La desconexión entristece al bebé, que protesta emitiendo señales de frustración para recuperar la sintonía perdida. Ahí precisamente podemos advertir los rudimentos de recomposición de la sintonía perdida, una habilidad humana esencial cuyo dominio nos permite pasar de la inquietud y la desconexión a la calma y la conexión.
El mundo que rodea al bebé le proporciona un modelo, para bien o para mal, para aprender a gestionar la ansiedad. Éste es un aprendizaje que ocurre de manera implícita (muy probablemente, a través de las neuronas espejo) cuando el niño observa el modo en que un hermano mayor, un compañero de juegos o su padre hacen frente a su propia ansiedad emocional. Mediante este aprendizaje vicario, los circuitos reguladores orbitofrontales encargados de calmar a la amígdala van “ejercitando” las estrategias que el niño ve que emplean otros para tranquilizarse. Pero este tipo de aprendizaje también tiene lugar de manera explícita cada vez que alguien le recuerda o le ayuda a gestionar sus sentimientos más incontrolables. Con el tiempo y la práctica van fortaleciéndose los circuitos de la corteza orbitofrontal encargados de regular los impulsos emocionales.

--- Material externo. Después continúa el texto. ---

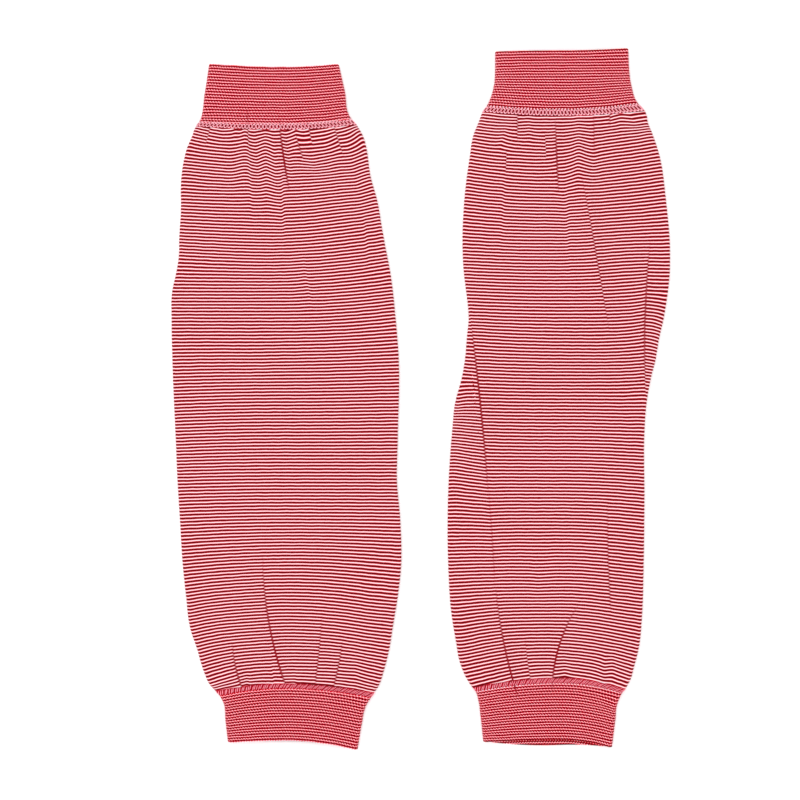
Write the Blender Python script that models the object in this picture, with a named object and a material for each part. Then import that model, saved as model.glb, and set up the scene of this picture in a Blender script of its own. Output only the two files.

Pero el niño no sólo aprende a resistirse a sus propios impulsos emocionales, sino que también amplía su repertorio de formas de influir en los demás. Así es como se establecen los cimientos que acaban permitiendo que un adulto pueda reaccionar del modo en que lo hizo el tío de la niña de tres años con que iniciábamos el presente capítulo que, sin tensarse ni responder “¡Cómo te atreves a hablarme de ese modo!”, acabó desarmando amorosamente el enfado de su sobrina.
A eso de los cuatro o cinco años, el niño se encuentra ya en condiciones de pasar del simple control de las emociones más desbordantes a tener una mayor comprensión de las causas de su desasosiego y de lo que puede hacer para aliviarlo, un signo de la maduración de la vía superior. En opinión de algunos psicólogos, el entrenamiento parental de los primeros cuatro años de vida puede desempeñar un papel especialmente importante en la consolidación de las capacidades del niño para gestionar sus propias emociones y aprender a moverse en el mundo de las relaciones.